After a while we got around to asking him how he, as the CEO of a small and financially struggling sports body, could justify his €400k salary. The mood darkened. He said we were “boring the audience”, who had no interest in such trivia. I didn’t agree, but I do remember a shout from the audience – “I thought this was a football show not an economics show!”

At the end of the interview the programme cut to an ad break while the crowd applauded. As we stood up and shook hands, Delaney leaned in with an accusing look and said: “I thought we were going to talk about football!” His disgust and outrage was plain. He stormed off and these would be the last words we exchanged for several years.

An administrator

I didn’t understand why he appeared to feel the questions about his salary had been some kind of stitch-up or ambush. Why would we have asked him on to “talk about football”? In all the time he had spent at the FAI I had never heard him say anything interesting about the game itself. He wasn’t the manager or a former player, he was an administrator, and therefore questions about his management of the FAI and its finances were the only kind of questions that seemed really relevant.

If Delaney was angry about being asked about his salary, it was because he knew there really was no plausible way he could justify it

Years later I spoke to an FAI official who said that Delaney had been assured beforehand by an intermediary that the questions would all be about football. If so, his sense of grievance was at least partly legitimate, and I feel a little bit guilty about what happened.
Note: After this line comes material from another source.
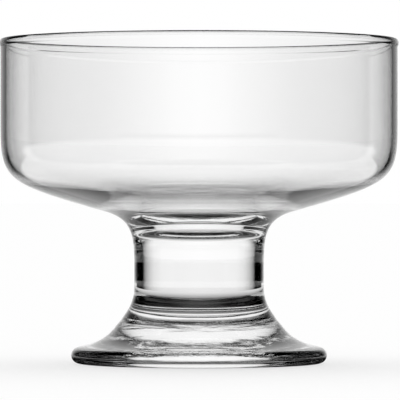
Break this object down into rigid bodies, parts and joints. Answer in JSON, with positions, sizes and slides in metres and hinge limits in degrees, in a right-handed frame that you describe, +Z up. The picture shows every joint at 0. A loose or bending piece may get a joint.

But then I think about the workers let go by the FAI, while the association paid Delaney’s €3,000 monthly rent, or the Irish women’s team having to get changed in airport toilets while the FAI picked up the €8,000 bill for Delaney to stay at the Ritz, and the guilt quickly subsides.

If Delaney was angry about being asked about his salary, it was because he knew there really was no plausible way he could justify it. He will be remembered without fondness, as the CEO who inflicted a decade of austerity on everyone in Irish football except himself.